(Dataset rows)
____

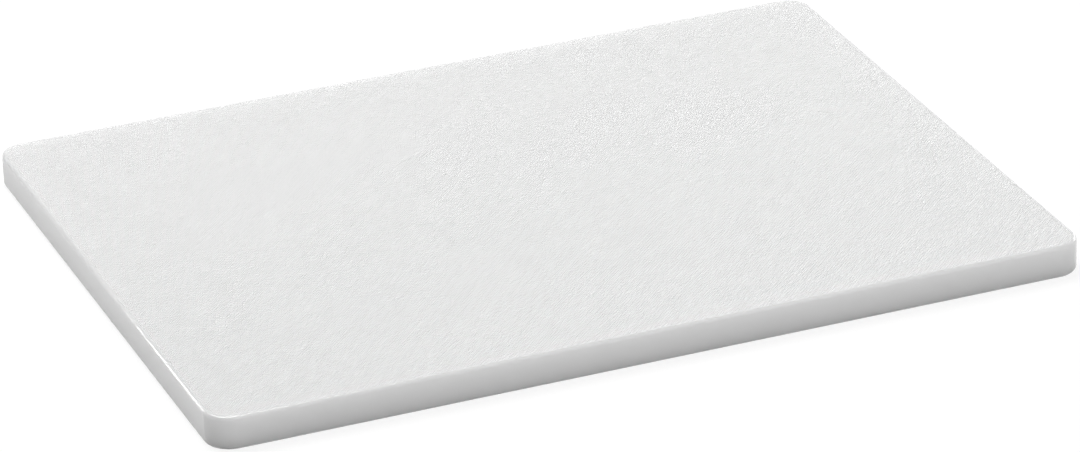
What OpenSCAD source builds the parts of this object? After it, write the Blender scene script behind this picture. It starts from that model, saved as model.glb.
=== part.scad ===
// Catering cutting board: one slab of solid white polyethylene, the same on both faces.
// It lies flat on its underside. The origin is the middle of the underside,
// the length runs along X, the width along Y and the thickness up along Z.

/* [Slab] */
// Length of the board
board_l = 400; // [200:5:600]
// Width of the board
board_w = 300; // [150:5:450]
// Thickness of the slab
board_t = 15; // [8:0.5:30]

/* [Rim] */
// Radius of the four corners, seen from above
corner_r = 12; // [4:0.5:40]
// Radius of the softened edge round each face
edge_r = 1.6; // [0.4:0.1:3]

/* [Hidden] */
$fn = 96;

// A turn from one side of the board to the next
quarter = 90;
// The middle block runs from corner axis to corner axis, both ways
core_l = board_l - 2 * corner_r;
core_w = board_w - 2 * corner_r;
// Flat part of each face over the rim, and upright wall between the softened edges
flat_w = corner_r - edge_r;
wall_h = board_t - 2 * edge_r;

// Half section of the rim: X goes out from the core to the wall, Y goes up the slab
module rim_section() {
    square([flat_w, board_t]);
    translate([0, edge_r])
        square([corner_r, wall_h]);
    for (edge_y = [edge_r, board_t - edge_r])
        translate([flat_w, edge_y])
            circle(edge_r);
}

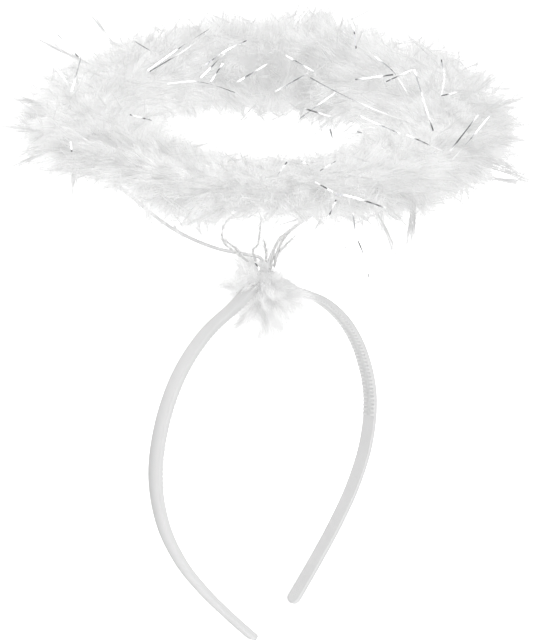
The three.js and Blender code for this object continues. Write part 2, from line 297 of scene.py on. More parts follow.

____

Extract all of the data above without altering anything.

### ANSWER
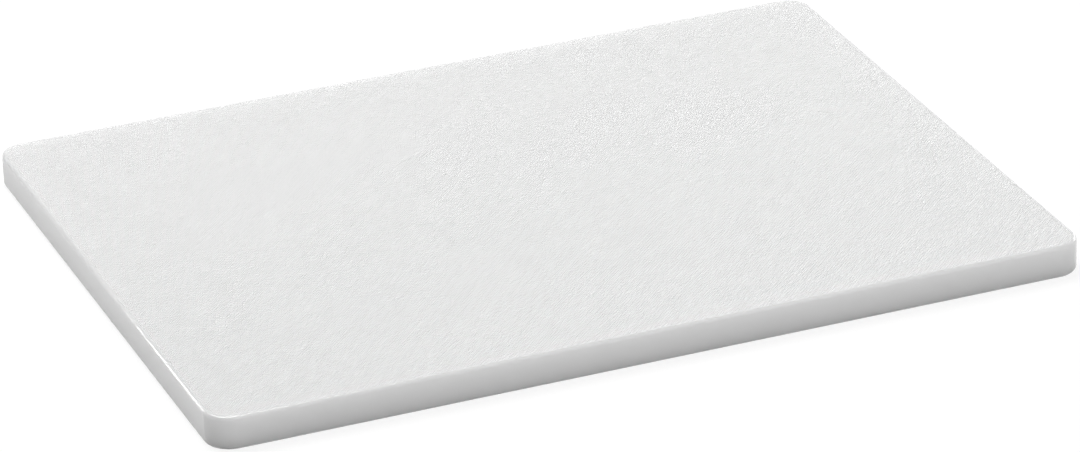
What OpenSCAD source builds the parts of this object? After it, write the Blender scene script behind this picture. It starts from that model, saved as model.glb.
=== part.scad ===
// Catering cutting board: one slab of solid white polyethylene, the same on both faces.
// It lies flat on its underside. The origin is the middle of the underside,
// the length runs along X, the width along Y and the thickness up along Z.

/* [Slab] */
// Length of the board
board_l = 400; // [200:5:600]
// Width of the board
board_w = 300; // [150:5:450]
// Thickness of the slab
board_t = 15; // [8:0.5:30]

/* [Rim] */
// Radius of the four corners, seen from above
corner_r = 12; // [4:0.5:40]
// Radius of the softened edge round each face
edge_r = 1.6; // [0.4:0.1:3]

/* [Hidden] */
$fn = 96;

// A turn from one side of the board to the next
quarter = 90;
// The middle block runs from corner axis to corner axis, both ways
core_l = board_l - 2 * corner_r;
core_w = board_w - 2 * corner_r;
// Flat part of each face over the rim, and upright wall between the softened edges
flat_w = corner_r - edge_r;
wall_h = board_t - 2 * edge_r;

// Half section of the rim: X goes out from the core to the wall, Y goes up the slab
module rim_section() {
    square([flat_w, board_t]);
    translate([0, edge_r])
        square([corner_r, wall_h]);
    for (edge_y = [edge_r, board_t - edge_r])
        translate([flat_w, edge_y])
            circle(edge_r);
}

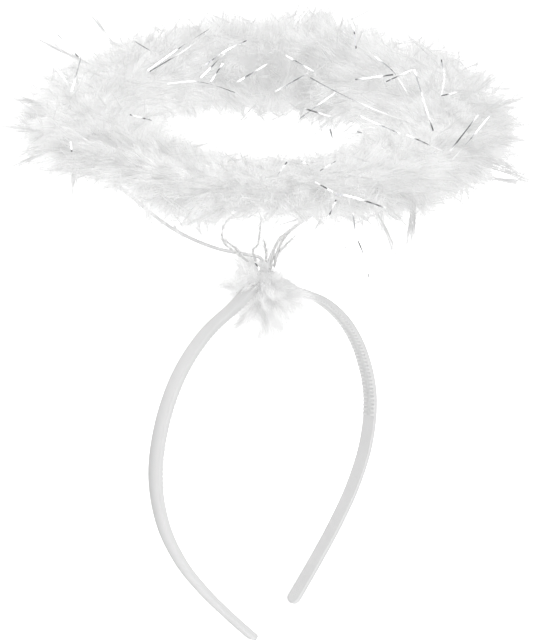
The three.js and Blender code for this object continues. Write part 2, from line 297 of scene.py on. More parts follow.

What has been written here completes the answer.